At least one unfooled writer for young people has come forward with a powerful, acute indictment of the notion that guns don't kill people. Gary Paulsen is a three-time Newbery Award winner who resides with his painter wife, Ruth Wright, on a ranch in New Mexico. His carefully crafted new book carries the disturbing surmise of an instant classic.
The Rifle (Harcourt Brace, 112 pp., $16) begins as many a young-adult period piece has before it, with an unappreciated apprentice pursuing his craft shortly before the American Revolution. But Cornish McManus, scoffed at for his obsessive artistry by lesser hands, becomes a Pennsylvania gunsmith in his own right. And his abilities express themselves in the creation of a dream gun, a ``sweet'' rifle:
What made such a rifle, a sweet rifle, so rare is that even if a gunsmith made one, achieved such a pinnacle of art, there was absolutely no guarantee that he would ever be able to do it again. It was said that a bad gunsmith could never make a sweet rifle but that even a great smith might make only one in his life.
Paulsen approaches his prose with the same intensity that his character brings to the crafting of a weapon. No words are wasted. Yet in describing the process of creation, he makes the complex thing clear, the involved method alive and inevitable:
He used finely polished brass for the butt plate - ornately curved to cup his shoulder - and the patch box on the side of the butt and on the keys that held the barrel to the wood as well as the cap at the end of the wood and the barrel to join them with an opening for the hole that ran beneath the barrel groove to hold the hickory ramrod. When it was all fitted and joined, he spent a month of nights smoothing the wood to a marble finish and polishing the brass until it shone like gold, and finally he rubbed warmed beeswax into the wood of the stock until the grain and the bird's eyes seemed to jump out of the wood.
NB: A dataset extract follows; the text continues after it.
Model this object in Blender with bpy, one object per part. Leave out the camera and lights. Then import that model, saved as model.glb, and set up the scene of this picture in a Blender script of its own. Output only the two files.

So do the words, emberlike, fairly pop from the page. And, in so doing, they take an abrupt turn from the familiar tale of earnest artist pursuing his ambition. The rifle, not McManus, becomes the protagonist, and we follow it through the progress of the war and through the hands of successive owners over time.
Inevitably, it reaches the collection of a modern militia type named Tim Harrow, hair cut very short under a baseball cap with an NRA emblem on it:
Staggering amounts of information concerning weapons and their use swirled through his head, and with it there was a confusing mishmash of politics and attempts to understand certain aspects of the Constitution and history and a large measure of Christ and Christianity as he thought of it so that it all rolled into one lump in some way he could not define but knew, was absolutely certain, was the only right way to view things.
It was, for instance, entirely possible and in his own mind completely logical for Tim to equate killing an intruder - he would call it ``using justifiable force'' - with freedom of speech, Christ's teachings and an understanding of the technical aspects of the weapon being used to kill the intruder, including where the bullet would hit and what the effect (the ``hydraulic shock'') of impact would be, mixed in with a dose of lifted and largely out-of-context sentences from the Constitution pertaining to rights to privacy and the right to keep and bear arms.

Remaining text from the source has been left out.